Do both, my son.  Do both.  Dig into the earth to discover our past, and reach into the universe to find our future.  I know that you have the power to achieve both of those things in one lifetime.  I held you in my body while God forged you out of steel and holy thunder, and I know that you have the power to do both.

It has been said that all of us have a solar personality and a lunar one.  Our solar personality is the one we present to the world.   It is the one we want people to see.  The way we want to be known.

The epitaph,

the stage name,

the filter we apply before posting. 


Our lunar personality is who we truly are.  It is what we do when we think no one is looking.

The Freudian slip,

the facial tick,

the fearful walk through the dark parking lot when only a lonely security camera was there to observe us.


And if that's true, I guess these moon portraits are who my kids and I really are.

We are war and we are peace, and we are a frosty stalemate.

We are a smile in the sunlight, and we are a scowl in the twilight.

A loving shoulder to lean on, and the iron-vise grip on your arm that makes you scream.

We are the past, buried deep within the earth underneath centuries of ash and dust.  And we are the future, floating somewhere far beyond our reach, in a place we haven't even thought to look yet.

I guess in the end, we are here.  

And we are now.  


And we are everything in between.   




I love us this way. 





2 comments:

Alec Miller said...

This was wonderful to read. Thank you for telling this story. As a photographer for families I run into this a lot.
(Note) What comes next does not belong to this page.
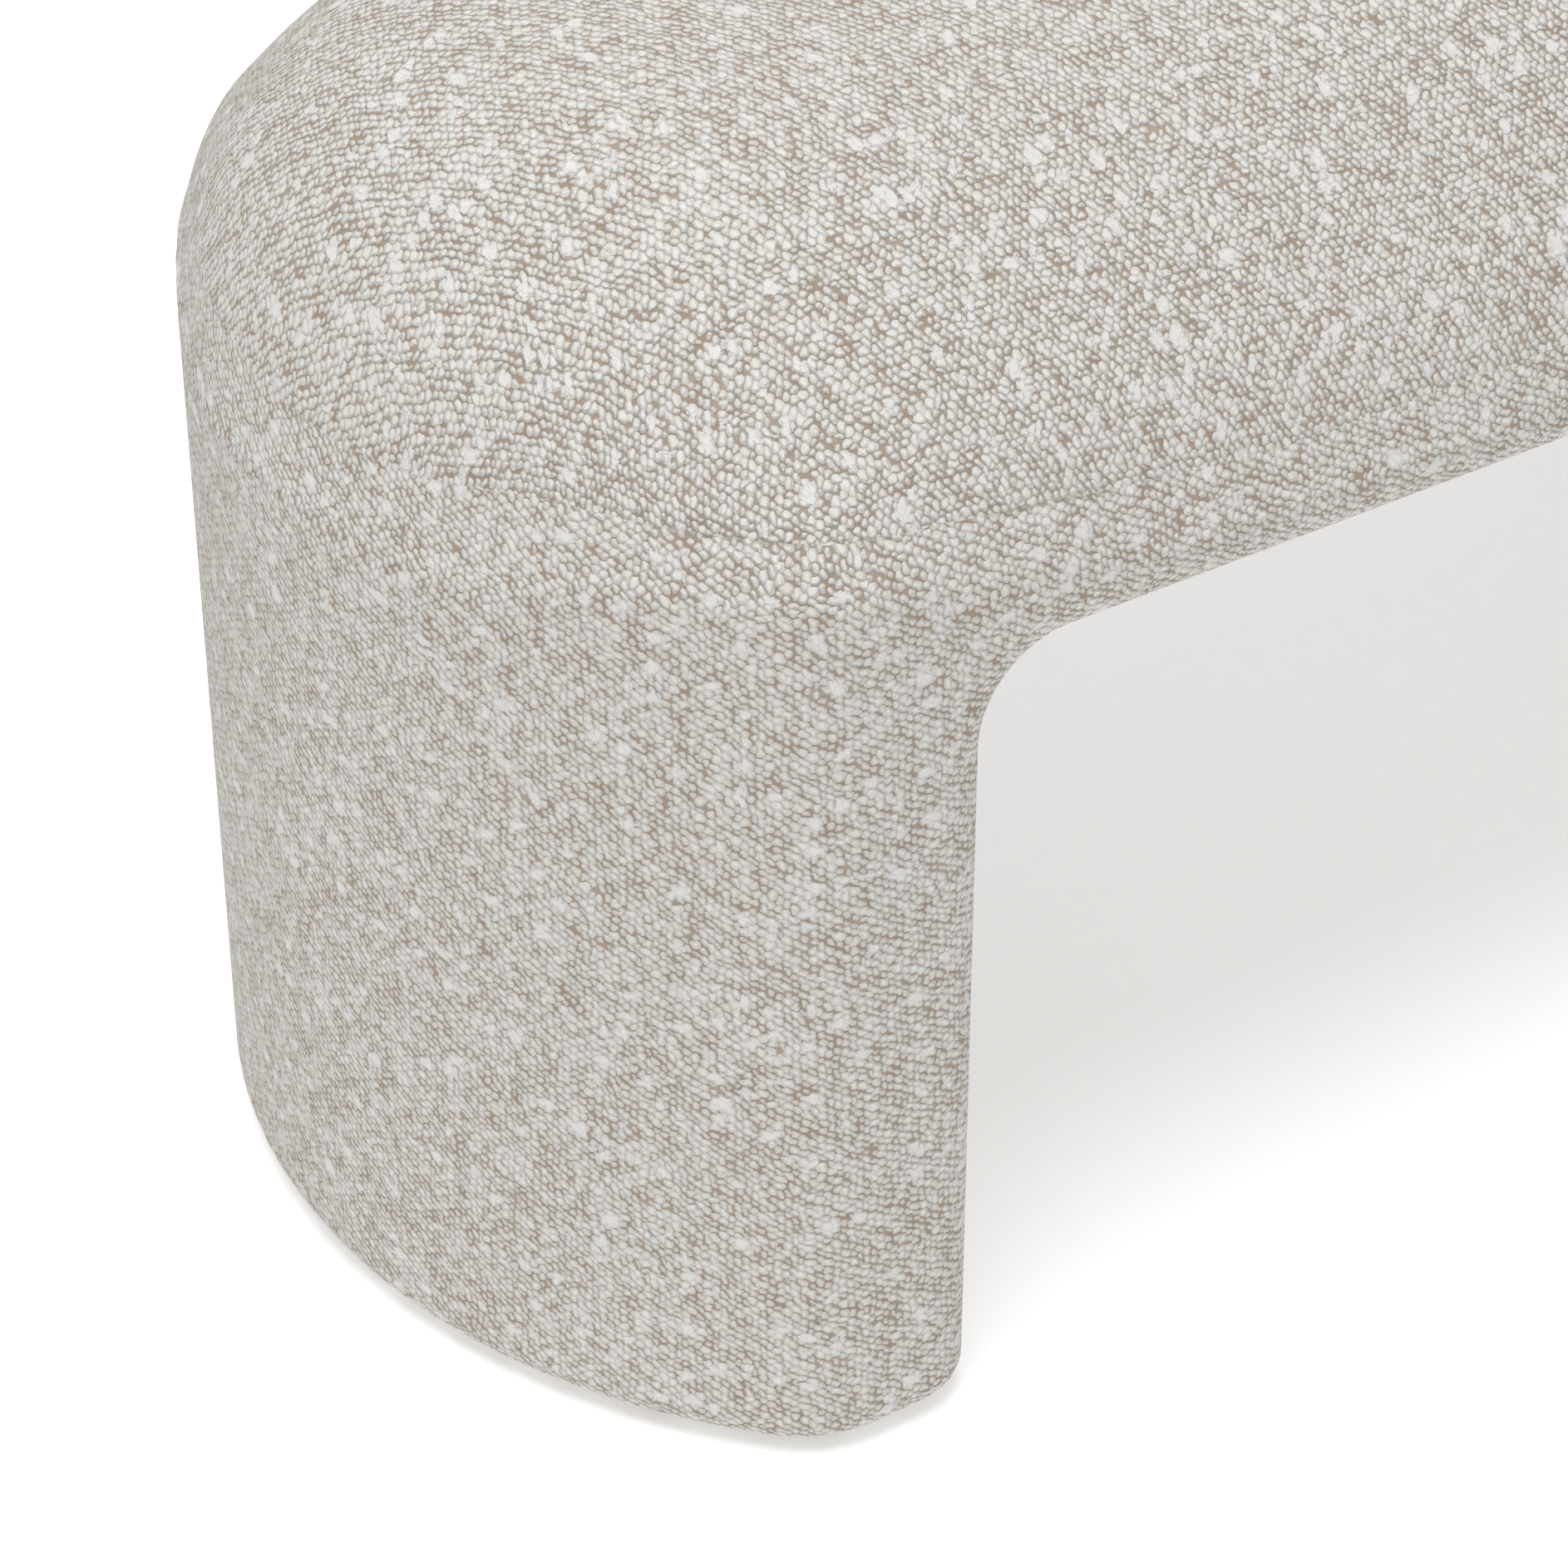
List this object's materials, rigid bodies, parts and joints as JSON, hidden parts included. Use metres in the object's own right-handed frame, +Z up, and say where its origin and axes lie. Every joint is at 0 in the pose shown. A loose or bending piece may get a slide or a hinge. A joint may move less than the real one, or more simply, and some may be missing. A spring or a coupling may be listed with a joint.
{
  "type": "upholstered bench",
  "caption": "Long backless seat wrapped in thick looped cloth, with bowed ends, a crowned padded top and two slab legs of the same cloth either side of an open arch.",
  "frame": {"origin": "on the floor, under the middle of the bench", "axes": "+X along the bench, +Y from its front to its back, +Z up"},
  "size_m": [1.2, 0.4, 0.4748],
  "materials": {
    "boucle": "off-white looped boucle with tan ground threads",
    "foam": "open-cell polyurethane foam",
    "wadding": "polyester fibre wadding",
    "timber": "sawn beech",
    "plywood": "unfinished birch plywood",
    "zinc_steel": "zinc plated",
    "nylon": "moulded nylon",
    "dust_cloth": "black non-woven cambric"
  },
  "bodies": {
    "root": {"seat_deck": "plywood", "front_rail": "timber", "rear_rail": "timber", "splice_blocks": "timber", "underside_board": "plywood", "cross_rail_1": "timber", "cross_rail_2": "timber", "cross_rail_3": "timber", "cross_rail_4": "timber", "deck_screws": "zinc_steel", "rail_screws": "zinc_steel", "splice_screws": "zinc_steel", "left_base_plate": "plywood", "left_top_plate": "plywood", "left_inner_panel": "plywood", "left_end_skin": "plywood", "left_front_post": "timber", "left_rear_post": "timber", "left_nose_post": "timber", "left_fillet_block": "timber", "left_fillet_foam": "foam", "left_end_rib": "timber", "left_leg_bolts": "zinc_steel", "left_wrap_foam": "foam", "left_dust_cover": "dust_cloth", "left_staples": "zinc_steel", "left_glides": "nylon", "left_glide_nails": "zinc_steel", "right_base_plate": "plywood", "right_top_plate": "plywood", "right_inner_panel": "plywood", "right_end_skin": "plywood", "right_front_post": "timber", "right_rear_post": "timber", "right_nose_post": "timber", "right_fillet_block": "timber", "right_fillet_foam": "foam", "right_end_rib": "timber", "right_leg_bolts": "zinc_steel", "right_wrap_foam": "foam", "right_dust_cover": "dust_cloth", "right_staples": "zinc_steel", "right_glides": "nylon", "right_glide_nails": "zinc_steel", "seat_foam": "foam", "front_apron_foam": "foam", "rear_apron_foam": "foam", "seat_wadding": "wadding", "arch_wadding": "wadding", "arch_lining": "boucle", "side_cover": "boucle", "top_cover": "boucle"}
  },
  "joints": []
}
I always see the photo different but it is great to get into our thoughts and see it play differently. And families do need their private moments whether they are home, in a restaurant or about to say "family" in their own special way while in front of a camera. This was great!

Melanie Gao said...

Thank you Alec for being the kind of photographer and friend who can see us as we really are and capture it in a picture. You're really something special.